Upon the whole, the work is well-written, but the sources are evidently translations, as the manner of expressing Oriental names fully assures us; Abu'lfeda, Elmakin, Sale, Pococke, Maracci, Rasmussen, Schultens, &c., with the authors of the Universal History, appear to be the principal authorities. That there is scarcely an Oriental name written as it is enunciated in its proper tongue, our duty obliges us to confess; but this defect (we believe) we have rightly ascribed to the use of translations: in fact, any one knowing the Arabic well would hardly have hazarded some of the observations on that language, which the first volume contains, nor, in several instances, have introduced Hebrew for Arabic words : as “cohen " for hāhin, &c. A fuller history of the Arabs might doubtless have been compiled from untranslated codices, but these (as we have remarked) cannot easily be procured, unless in the great public libraries : yet, with respect to the actions of Khaled Ibn el Walid, Freytag's translation of the history of Aleppo would have afforded more ample particulars.
We have thus honestly stated the points which we account defects in the work without partiality or acrimony; but, on the other hand, we award the fullest praise to the diligence and to the style of the writer, nor have we the least hesitation in recommending this as the best epitome of Arabian history yet published.
Yet, perchance, we may hail the day, when the whole glory of Arabian literature shall be made known to Europeans; when the Moorish records, dispersed from Spain during the last war, shall be translated, and all the mouldering documents, now lying useless on the shelves of our public libraries, shall, on the rise of some new Mæcænas, be forced to contribute their testimony to the splendour, the heroism, the hospitable virtues, and vivid character of this magnanimous people. Than the language of this ancient nation, there is none more noble, more comprehensive, or even more definite, if its rules be observed :—the Sanscrit is more polished, but we much doubt, if the prejudice in respect to its abstruseness were removed, whether a rational judge would not decide in favour of the Arabic. Compared to it, the Hebrew is jejune, the Syriac coarse, and the Æthiopic a mere jargon: and its importance is so evident, that no Hebraist can understand the canonical books without its aid. How necessary is it then, that the various records of this mind-illuminated nation should be investigated and applied to our already acquired information ; that their proverbs and metaphors should be studied on the faith of their scholia, and historically retraced; that even their ordinary idiom, compared with the biblical, should be used to explain ancient manners, ancient customs, and ancient modes of colloquy! Yet, as if every man's hand were still against these children of Ishmael, their works are read and translated, but thrown aside, and hapless he who would apply to a bookseller to patronize the translation of their most valuable histories,—even of the newly found Arabic work of Tabri!

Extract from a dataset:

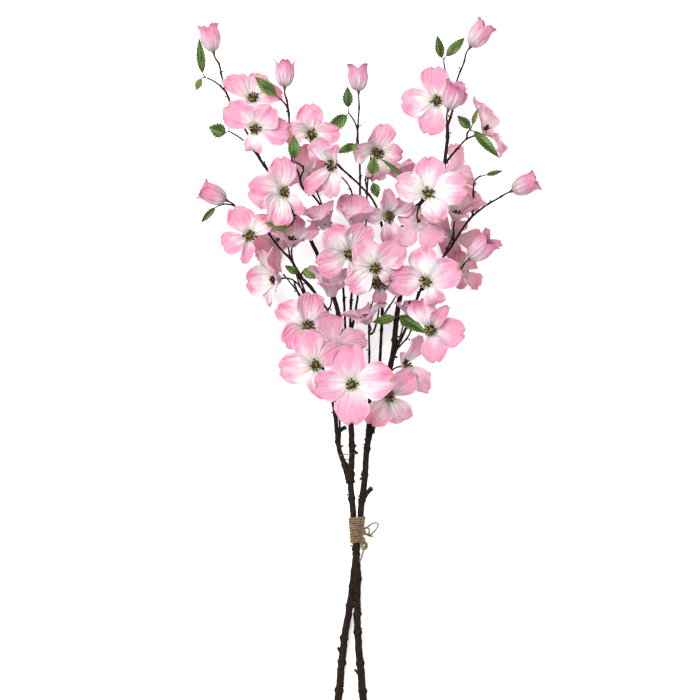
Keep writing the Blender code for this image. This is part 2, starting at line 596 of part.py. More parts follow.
def make_bud(name, bud):
    """A cup of four bracts, whose tips flare and have a notch."""
    axis, right, up = plane_of(bud.face)
    foot = np.array(bud.foot, float)
    points, faces = [foot], []
    row, places = [0] * 9, np.arange(9) / 8
    for heights, widths in BUD_LEVELS:
        start, count = len(points), len(heights)
        for k, (high, wide) in enumerate(zip(heights, widths)):
            turn = math.tau * k / count
            spoke = math.cos(turn) * right + math.sin(turn) * up
            points.append(foot + (axis * high * BUD_LONG + spoke * wide * BUD_WIDE) * bud.size)
        new_row = [start + k % count for k in range(count + 1)]
        new_places = np.arange(count + 1) / count
        faces += stitch(row, new_row, places, new_places)
        row, places = new_row, new_places
    body = sheet(name, above_floor(np.array(points), BUD_THICK / 2), faces, BUD_THICK)
    paint(body, "bud")


# ---------------------------------------------------------------- leaves

def blade(start, foot, tip, wide):
    """The thin surface of one toothed leaf with its petiole: its points and triangles."""
    foot, tip = np.array(foot, float), np.array(tip, float)
    along = tip - foot
    length = np.linalg.norm(along)
    along = along / length
    side = np.cross((0, 0, 1), along)
    side = side / np.linalg.norm(side)
    up = np.cross(along, side)
    teeth = 3 if wide > 10 else 2

    def place(share, out):
        arch = 0.07 * length * math.sin(math.pi * share)
        fold = 0.22 * abs(out) * wide
        return foot + along * length * share + up * (arch + fold) + side * out * wide

    rib_at = [k / teeth for k in range(teeth + 1)]
    points = [place(share, 0) for share in rib_at]
    points += [end + side * hand * PETIOLE for end in (foot, start) for hand in (-1, 1)]
    rib = list(range(teeth + 1))
    left, right = teeth + 1, teeth + 2
    faces = stitch([left + 2, right + 2], [left, 0, right], MID[::2], MID)
    for hand, base in ((-1, left), (1, right)):
        edge, edge_at = [base], [0.0]
        for tooth in range(teeth):
            for share, cut in (((tooth + 0.62) / teeth, 1.0), ((tooth + 0.8) / teeth, 0.8)):
                if tooth == teeth - 1 and cut < 1:
                    continue
                edge.append(len(points))
                edge_at.append(share)
                points.append(place(share, hand * cut * 0.5 * math.sin(math.pi * share ** 0.8)))
        faces += stitch(rib, edge + rib[-1:], rib_at, edge_at + [1.0])
    return points, faces


def make_sprig(name, sprig):
    """The leaves of one twig, joined where their petioles meet."""
    arrive = sprig_arrival(sprig)
    start = np.array(sprig.end, float) + arrive * 2 * GAP
    knot = np.array((start, start + arrive * 3))
    solids = [loft(stem(knot, (PETIOLE + 0.5, PETIOLE)))]
    for foot, tip, wide in sprig.leaves:
        points, faces = blade(start + arrive * 1.5, foot, tip, wide)
        solids.append(baked(sheet("blade", points, faces, LEAF_THICK)))
    paint(fuse(name, solids), "leaf")


def sprig_arrival(sprig):
    """The direction in which a sprig's twig arrives: towards the middle of its leaves' feet."""
    feet = np.mean([leaf[0] for leaf in sprig.leaves], axis=0)
    ahead = feet - np.array(sprig.end, float)
    return ahead / np.linalg.norm(ahead)


# ---------------------------------------------------------------- wood

def twig(limb, joint, end, arrive):
    """The stations of a thin stem from a limb to the given end."""
    start, ahead, radius = along_limb(limb, joint)
    path = twig_path(start, ahead, end, arrive)
    *stations, (end, _, radii) = stem(path, np.linspace(min(TWIG * 1.15, radius * 0.95), TWIG, len(path)))
    return [*stations, (end, arrive, radii)]


def bloom_stem(bloom):
    """A bloom's twig, with the calyx behind its ring, the neck through it and the crown before it."""
    axis, heart = facing(bloom.face), np.array(bloom.heart, float)
    behind, front = heart - axis * HEART_CLEAR, heart + axis * HEART_CLEAR
    return loft([
        *twig(bloom.limb, bloom.joint, behind - axis * CALYX_LONG, axis),
        (behind, axis, (CALYX_WIDE,) * 4),
        (behind, axis, (NECK,) * 4),
        (front, axis, (NECK,) * 4),
        (front, axis, (CROWN_FOOT,) * 4),
        (front + axis * CROWN_HIGH, axis, (CROWN_WIDE, CROWN_NARROW) * 4),
        (front + axis * CROWN_HIGH * 0.4, axis, (0,)),
    ])


def bud_stem(bud):
    """A bud's twig, with the calyx under its cup."""
    axis = facing(bud.face)
    seat = np.array(bud.foot, float) - axis * (BUD_THICK / 2 + GAP)
    return loft([*twig(bud.limb, bud.joint, seat - axis * 6, axis), (seat, axis, (BUD_SEAT,) * 4)])


def wood_solids(side):
    """Every stem of one branch, with its stubs, its twigs and the hearts of its blooms."""
    solids = []
    for name, limb in LIMBS.items():
        if limb.branch == side:
            path, radii = limb_path(name)
            solids.append(loft(stem(path, radii, 6 if limb.radii[0] > 2.5 else 4)))
    for limb, foot, tip, radii in STUBS:
        if LIMBS[limb].branch == side:
            solids.append(loft(stem(np.array((along_limb(limb, foot)[0], tip)), radii)))
    solids += [bloom_stem(bloom) for bloom in BLOOMS.values() if LIMBS[bloom.limb].branch == side]
    solids += [bud_stem(bud) for bud in BUDS.values() if LIMBS[bud.limb].branch == side]
    solids += [loft(twig(sprig.limb, sprig.joint, np.array(sprig.end, float), sprig_arrival(sprig)))
               for sprig in SPRIGS.values() if LIMBS[sprig.limb].branch == side]
    return solids


# ---------------------------------------------------------------- the tie

def tie_ring(level, grow):
    """Points round both trunks in the plane at a level along Y, grown past the trunks' own radius."""
    ends = []
    for name in ("left_trunk", "right_trunk"):
        path, radii = limb_path(name)
        ends.append([np.interp(level, path[:, 1], values) for values in (path[:, 0], path[:, 2], radii)])
    (left_x, left_z, radius), (right_x, right_z, _) = ends
    lean = math.atan2(right_z - left_z, right_x - left_x)
    points = []
    for k in range(TIE_SIDES):
        turn = math.tau * (k + 0.5) / TIE_SIDES
        x, z = (right_x, right_z) if math.cos(turn) > 0 else (left_x, left_z)
        size = (radius + grow) / math.cos(math.pi / TIE_SIDES)
        points.append(np.array((x + size * math.cos(turn + lean), level, z + size * math.sin(turn + lean))))
    return points


def make_tie():
    """The turns of twine as a ribbed sleeve, with the loops and ends fused on."""
    rows = [tie_ring(TIE_TOP, 0.5)]
    for k in range(2 * TIE_TURNS + 1):
        level = TIE_TOP + (TIE_FOOT - TIE_TOP) * k / (2 * TIE_TURNS)
        rows.append(tie_ring(level, 0.5 + (2 * TWINE if k % 2 else 1.3)))
    for level in np.linspace(TIE_FOOT, TIE_TOP, TIE_LINING, endpoint=False):
        rows.append(tie_ring(level, 0.5))
    points = [point for row in rows for point in row]
    faces = []
    for k in range(len(rows)):
        row = [k * TIE_SIDES + turn % TIE_SIDES for turn in range(TIE_SIDES + 1)]
        after = [(place + TIE_SIDES) % len(points) for place in row]
        faces += stitch(row, after, range(TIE_SIDES + 1), range(TIE_SIDES + 1))
    solids = [solid(points, faces)]
    for ends in TIE_ENDS:
        path = smooth(ends, 4.0)
        solids.append(loft(stem(path, [TWINE] * len(path))))
    paint(fuse("twine_tie", solids), "twine")


def main():
    """Builds the bunch."""
    for old in list(bpy.data.objects):
        bpy.data.objects.remove(old)
    for side in ("left", "right"):
        paint(fuse("branch_" + side, wood_solids(side)), "bark")
    make_tie()
    for name, bloom in BLOOMS.items():
        make_bloom(name, bloom)
    for name, bud in BUDS.items():
        make_bud(name, bud)
    for name, sprig in SPRIGS.items():
        make_sprig(name, sprig)


main()
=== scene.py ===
"""The looks of a bunch of two dogwood flower branches, tied with jute twine and lying on a level floor.

X runs across the bunch, Y along it from the cut ends to the highest bud, and Z is up. Places and sizes are
in millimetres and angles in degrees, and meshes are made in metres. A facing is (tilt, azimuth): the tilt
away from +Z, and the azimuth in the XY plane from +X towards +Y. Every skin is a grid or a set of rings
worked out as whole arrays.
"""

import json
import logging
import math
from collections.abc import Iterable
from dataclasses import dataclass
from enum import Enum
from functools import lru_cache

import bpy
import numpy as np
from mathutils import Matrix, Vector

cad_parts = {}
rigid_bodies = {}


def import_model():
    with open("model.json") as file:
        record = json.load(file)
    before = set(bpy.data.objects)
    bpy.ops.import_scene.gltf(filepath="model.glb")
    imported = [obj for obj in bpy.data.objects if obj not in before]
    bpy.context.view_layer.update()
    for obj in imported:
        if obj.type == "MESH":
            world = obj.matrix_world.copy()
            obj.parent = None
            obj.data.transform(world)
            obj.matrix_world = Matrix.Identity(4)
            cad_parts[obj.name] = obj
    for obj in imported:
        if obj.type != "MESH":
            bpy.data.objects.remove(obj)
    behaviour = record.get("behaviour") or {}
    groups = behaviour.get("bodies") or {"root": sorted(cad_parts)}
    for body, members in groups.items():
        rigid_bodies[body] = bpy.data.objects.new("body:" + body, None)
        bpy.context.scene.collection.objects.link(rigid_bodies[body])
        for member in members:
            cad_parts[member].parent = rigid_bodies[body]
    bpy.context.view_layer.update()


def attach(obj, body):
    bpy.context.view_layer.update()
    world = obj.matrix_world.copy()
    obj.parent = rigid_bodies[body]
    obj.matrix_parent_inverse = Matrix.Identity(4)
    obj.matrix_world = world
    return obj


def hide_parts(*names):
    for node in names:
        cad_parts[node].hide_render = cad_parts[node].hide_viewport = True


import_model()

LOG = logging.getLogger("dogwood")
MM = 0.001
Z_AXIS = np.array((0.0, 0.0, 1.0))
SKEW_AXIS = np.array((0.36, 0.48, 0.8))  # a guide for what may run along any main axis
GOLDEN_ANGLE = 2.39996

# Where each kind of piece starts its row of seeds.
LIMB_SEED, STUB_SEED, BLOOM_TWIG_SEED, BUD_TWIG_SEED, LEAF_TWIG_SEED, SHOOT_SEED = 40, 90, 200, 300, 400, 500
BUD_SEED, LEAF_SEED, HEART_SEED, FIBRE_SEED = 500, 700, 1000, 77

# A leaf's veins: how many it has, and how far they run forwards from its rib to its edge.
VEINS, VEIN_SLANT = 8.0, 1.9

Point = tuple[float, float, float]
Place = tuple[float, float]
Facing = tuple[float, float]
Colour = tuple[float, float, float]


# ---------------------------------------------------------------- the plan of the bunch

@dataclass(frozen=True)
class Limb:
    """A woody stem: its parent limb, its radii at both ends and the points it runs through."""

    parent: str
    radii: tuple[float, float]
    points: tuple[Point, ...]


@dataclass(frozen=True)
class Bend:
    """How a bract bends: its lift at the foot, its angle at the tip, its width and its cup."""

    lift: float
    tip: float
    wide: float
    cup: float


class BractForm(Enum):
    """The forms that a bract takes."""

    FLAT = Bend(0, -12, 1.0, 3.0)
    CUPPED = Bend(8, 20, 1.0, 5.0)
    CURLED = Bend(0, -60, 0.92, 2.0)
    FOLDED = Bend(14, 8, 0.5, 7.0)


FLAT, CUPPED, CURLED, FOLDED = BractForm


@dataclass(frozen=True)
class Bloom:
    """An open bloom: its heart, the way it faces, its opening, its bracts, its limb and where it joins it.

    A bract is its direction in the bloom's own plane, its reach from the heart, and its form.
    """

    heart: Point
    face: Facing
    opening: float
    bracts: tuple[tuple[float, float, BractForm], ...]
    limb: str
    joint: Place


@dataclass(frozen=True)
class Bud:
    """A closed bud: the foot of its cup, the way it points, its size, its limb and where it joins it."""

    foot: Point
    face: Facing
    size: float
    limb: str
    joint: Place


@dataclass(frozen=True)
class Sprig:
    """Leaves on one twig: the twig's end, its limb and joint, and each leaf's foot, tip and width."""

    end: Point
    limb: str
    joint: Place
    leaves: tuple[tuple[Point, Point, float], ...]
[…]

In these circumstances stands Arabian literature in Europe.
And so long as it remains thus,still the Arabian originals are, in the first instance, brought within the reach of translators, and till, in the second place, good translators can be incited by the hope of some kind of recompense to render them into English, we must expect that histories of Arabia will be mere refacimentos, more or less skilful, of our present meagre stock of materials.